Saturday, August 31, 2013

Using Sox spectrogram tool to analyze audio noise

While out on a walk near Lagos (Algarve, south Portugal) I noticed a loud buzzing/crackling sound. It sounded very similar to the kind of buzz/crackle you'd hear near high voltage transmission lines, but there was no power lines in sight. So I though I'd capture a few seconds of audio with a voice recorder app on my phone and look at the spectrum later to rule in/out an electrical origin: any thing electrical would have peaks at exactly 50Hz and harmonics of 50Hz.
It turns out that sox has a neat tool to create a spectrogram from any audio file:

sox recording.wav -n spectrogram -o spectrum.png

However the frequencies I was interested in were down well under 1kHz, so I first resampled at a rate twice the highest frequency of interest:

sox recording.wav -r 2k -o t.wav
sox t.wav -n spectrogram -o spectrum.png

So this is the result:

The buzz sound can be seen in the spectrograph as horizontal streaks at about 60Hz and 120Hz. Not being exactly 50Hz rules out an electrical origin. The frequency can also be seen to vary a little with time.

Here is a spectrogram of another recording I took on the way down to the beach later. There was multiple sources in this recording (audio file here) but fainter/further away.

and other (audio file here):

You can see multiple horizontal streaks  of varying frequencies.


It's clear now the noise is from an insect. What insect, I have no idea. (Update: I think it might be Cicada)
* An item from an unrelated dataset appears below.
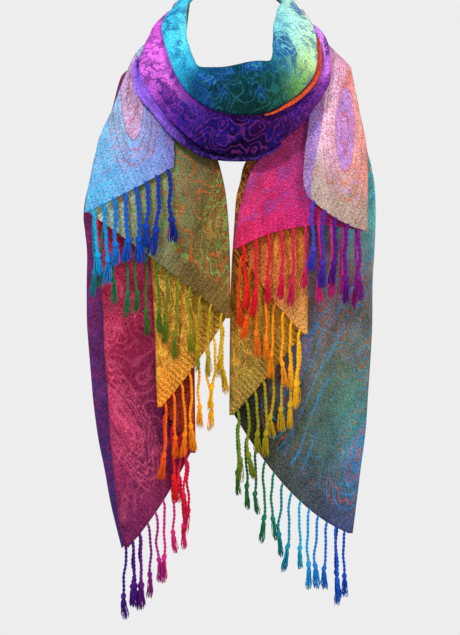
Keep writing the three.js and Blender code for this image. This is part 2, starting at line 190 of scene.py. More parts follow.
FOLDS: dict[Side, tuple[Fold, ...]] = {
    Side.LEFT: (
        Fold(-82, ((-90, 63), (-81.3, 84), (-77.5, 117.5), (-78.7, 136))),
        Fold(-121, ((-128, 15), (-148.6, 44.5), (-166.4, 76), (-174, 96.5), (-180.3, 124.5),
                    (-184.7, 145), (-190.5, 173), (-193, 193))),
        Fold(-66, ((-63.5, 41), (-35.6, 91), (-21.6, 127), (-15.2, 152), (-11.4, 178), (-8.5, 215),
                   (-7.2, 252), (-6.3, 328))),
        Fold(-108, ((-113, 38), (-111.8, 114), (-109.2, 229), (-103.4, 349), (-102, 404), (-100.3, 441))),
        Fold(-74, ((-71, 38), (-61, 102), (-54.6, 203), (-52, 305), (-52, 397), (-50.8, 499))),
        Fold(-116, ((-129.5, 25), (-156, 82), (-172.7, 152), (-179, 216), (-169.5, 307), (-168, 363),
                    (-165, 404), (-162.6, 438), (-160, 483), (-155, 530), (-149, 586), (-142, 619))),
        Fold(-92, ((-109, 38), (-124.5, 114), (-132, 216), (-128, 343), (-124.5, 457), (-120, 560),
                   (-118, 598))),
        Fold(-129, ((-139.7, 9), (-149.5, 28), (-157, 47), (-167.5, 74), (-176.5, 99), (-184, 127),
                    (-191.5, 163), (-194.5, 194), (-192.5, 213), (-190, 240), (-190.5, 292), (-190, 335),
                    (-188, 363), (-184.7, 404), (-181.6, 438), (-175.3, 483), (-168, 519), (-160, 563),
                    (-146, 620))),
    ),
    Side.RIGHT: (
        Fold(78, ((92.7, 56), (90.9, 84), (86.4, 119), (85, 157), (90.2, 173))),
        Fold(146, ((147.3, 15), (151.8, 33), (158.8, 62), (165, 99), (167.6, 127), (167.6, 217))),
        Fold(70, ((68.6, 44.5), (55.9, 82.5), (36.8, 116.8), (22.9, 130), (15.2, 146), (8.9, 168),
                  (1.9, 197), (-3.8, 239))),
        Fold(112, ((113, 44.5), (104, 114), (96.5, 178), (92.7, 229), (92, 305), (91.4, 348))),
        Fold(66, ((59.7, 44.5), (25.4, 102), (9.5, 127), (5, 146), (0, 169), (-2.6, 207), (-5.5, 252),
                  (-7.5, 305), (-8.4, 368), (-8.9, 451))),
        Fold(144, ((148.6, 32), (156, 63.5), (161, 84), (166.4, 105), (172.7, 127), (176.5, 149),
                   (177.8, 193), (176.5, 236), (174, 281), (173.4, 339), (171, 383), (168, 427), (165, 471),
                   (158.8, 519), (153.7, 561), (148.6, 601))),
        Fold(118, ((119.4, 44.5), (129.5, 140), (134.6, 241), (129.5, 432), (124.5, 521), (119.4, 569))),
    ),
}

STRETCHES: dict[Side, tuple[Stretch, ...]] = {
    Side.LEFT: (
        Stretch("left_fold_1", 0, 1, 0, True, 1, 8, 2.3, (0.0, 0.167), 0.25,
                DyeAndShade(((0, "#656cb5"), (0.35, "#6894d0"), (0.7, "#4ba3d6"), (1, "#3daad8")),
                    ((0, "#8380c0"), (0.35, "#9eb4e0"), (0.6, "#9acde7"), (1, "#56b8e5")),
                    (0.03, 0.14), "#a29bcb", 0.15, "#ad2b42", "#b884aa", "#c79bbc",
                    fill=0.75, shift=0.0153, lean=0.4, pattern=0.85, curls=0.2)),
        # Higher up, the ground is brighter at its last edge: a painted highlight along the fold.
        Stretch("left_fold_2", 1, 2, 1, True, -3, 13, 1.5, (0.2, 0.467), 0.6,
                DyeAndShade(((0, "#c7e2cf"), (0.3, "#8b9e78"), (0.65, "#5a4b2c"), (1, "#6d5229")),
                    ((0, "#4c6c45"), (0.3, "#41572c"), (0.65, "#483d23"), (1, "#936c37")),
                    (0.04, 0.2), "#8d4020", 0.2, "#a65327", "#689f4f", "#6e482a",
                    fill=0.4, pattern=0.4, curls=0.75, pucker=0.13)),
        Stretch("left_fold_3", 2, 3, 2, True, 6, 8, 1.6, (0.467, 0.66), 0.8,
                DyeAndShade(((0, "#896d23"), (0.5, "#cf892f"), (1, "#e77f27")),
                    ((0, "#6a531d"), (0.5, "#a68136"), (1, "#bb742e")),
                    (0.05, 0.25), "#552c14", 0.3, "#6d3c18", "#f6c951", "#8d5b24",
                    fill=0.3, pattern=0.3, curls=0.5, pucker=0.26)),
        Stretch("left_fold_4", 3, 4, 3, True, 0, 4, 1.6, (0.66, 0.762), 0.8,
                DyeAndShade(((0, "#8a2a26"), (1, "#8d2f26")),
                    ((0, "#9c432c"), (1, "#843326")),
                    (0.05, 0.2), "#451a16", 0.3, "#551d16", "#e26938", "#69261d",
                    fill=0.3, pattern=0.3, curls=0.4)),
        # Higher up, the ground is darker at both fold edges than in the middle: painted shade of its rounded
        # fold and painted shadow of the stretch in front.
        Stretch("left_fold_5", 4, 5, 4, True, 9, 8, 1.6, (0.762, 0.95), 0.9,
                DyeAndShade(((0, "#4c1840"), (0.5, "#7a2450"), (1, "#501848")),
                    ((0, "#c7203f"), (0.3, "#dd2959"), (0.6, "#f73a6f"), (0.9, "#d42959"), (1, "#9b204c")),
                    (0.05, 0.3), "#863350", 0.14, "#f76d93", "#da5471", "#b93361",
                    fill=0.35, pattern=0.45, curls=0.2)),
        Stretch("left_fold_6", 6, 7, 5.8, False, 0, 3, 1.7, (0.93, 0.955), 0.4,
                DyeAndShade(((0, "#4f2c68"), (1, "#4f2c68")),
                    ((0, "#821d45"), (1, "#821f49")),
                    (0.1, 0.35), "#422d6b", 0.25, "#8e2d63", "#36428e", "#4c215f",
                    fill=0.4, pattern=0.3, curls=0.4)),
    ),
    Side.RIGHT: (
        Stretch("right_fold_1", 0, 1, 0, True, 6, 5, 2.2, (1.0, 0.889), 0.3,
                DyeAndShade(((0, "#7e65a6"), (0.07, "#866cae"), (0.1, "#a6948d"), (0.4, "#a69182"), (1, "#988270")),
                    ((0, "#8b6dbc"), (0.07, "#8f70c0"), (0.1, "#e2bccf"), (0.4, "#cf9ab8"),
                     (0.7, "#d6927c"), (1, "#cf744b")),
                    (0.03, 0.07), "#d6a69e", 0.15, "#c0542f", "#aa7dbc", "#9b6ec3",
                    fill=0.8, shift=0.0093, lean=0.57, pattern=0.85, curls=0.3)),
        # Higher up, the ground is darker and more purple: partly its own purple, partly painted shadow of
        # the stretch in front and of the neck band.
        Stretch("right_fold_2", 1, 2, 1, True, -17, 10, 1.7, (0.889, 0.69), 0.6,
                DyeAndShade(((0, "#80226a"), (0.35, "#ab226a"), (0.7, "#bd1f58"), (1, "#c02246")),
                    ((0, "#67204d"), (0.4, "#79285c"), (0.75, "#a22854"), (1, "#902f3e")),
                    (0.03, 0.09), "#cf447b", 0.16, "#77408d", "#944089", "#86397e",
                    fill=0.6, pattern=0.6, curls=0.5)),
        # Higher up, the ground is dark at its first edge: partly the redder warp there, partly painted
        # shadow of the hem in front.
        Stretch("right_fold_3", 2, 3, 2, True, 8, 8, 1.6, (0.68, 0.50), 0.7,
                DyeAndShade(((0, "#983d23"), (0.5, "#cb713d"), (1, "#cb9853")),
                    ((0, "#64231b"), (0.5, "#c36230"), (1, "#dc7e35")),
                    (0.03, 0.1), "#5b351f", 0.26, "#ad511f", "#f79c3d", "#b6571f",
                    fill=0.35, pattern=0.4, curls=0.5, pucker=0.14)),
        Stretch("right_fold_4", 3, 4, 3, True, 2, 8, 1.8, (0.50, 0.36), 0.8,
                DyeAndShade(((0, "#b98429"), (0.5, "#9a8036"), (1, "#897336")),
                    ((0, "#6f291c"), (0.25, "#8e4820"), (0.5, "#b16f29"), (1, "#a47c20")),
                    (0.05, 0.11), "#473612", 0.32, "#5d4712", "#eea33f", "#896420",
                    fill=0.3, pattern=0.3, curls=0.5, pucker=0.26)),
        # By the hem, the ground is nearly black at its first edge: painted shade along the fold under the
        # stretch in front.
        Stretch("right_fold_5", 4, 5, 4, True, 24, 13, 1.6, (0.33, 0.056), 1.0,
                DyeAndShade(((0, "#19190a"), (0.2, "#2c301c"), (0.45, "#374343"), (0.7, "#374352"), (1, "#37467b")),
                    ((0, "#6f5652"), (0.08, "#5e5a4a"), (0.3, "#4e6656"), (0.6, "#3e837b"), (1, "#42a0c0")),
                    (0.03, 0.12), "#2b695d", 0.2, "#2784bf", "#ab4e36", "#2b6db3",
                    fill=0.5, pattern=0.75, curls=0.16, streaks=0.75, crown="#4ec0b8")),
        Stretch("right_fold_6", 5, 6, 5, False, 0, 1, 1.6, (0.056, 0.0), 0.8,
                DyeAndShade(((0, "#3484b6"), (1, "#45a7c7")),
                    ((0, "#6dc8cc"), (1, "#72ccc8")),
                    (0.1, 0.3), "#357ad9", 0.2, "#2c60dd", "#7ae1c7", "#347abf",
                    fill=0.4, pattern=0.5, curls=0.5, crown="#4fd5c4")),
    ),
}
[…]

If puzzled about the origin of a strange sound, record it and create a spectrogram... it might yield clues. Anything relating to utility power will be at the AC frequency (50Hz most of the world, 60Hz US).


PJ McKenna said...

I noticed what looked like doppler effects at the beginning and end of some of the horizontal streaks so many of the emitters were moving relevant to the mic. Could we also be seeing harmonics of motors stepped down from the mains AC frequency?

Joe Desbonnet said...

I think what ever activity the critter was at needed to ramp up. Pretty sure it was some insect desperately trying to get laid.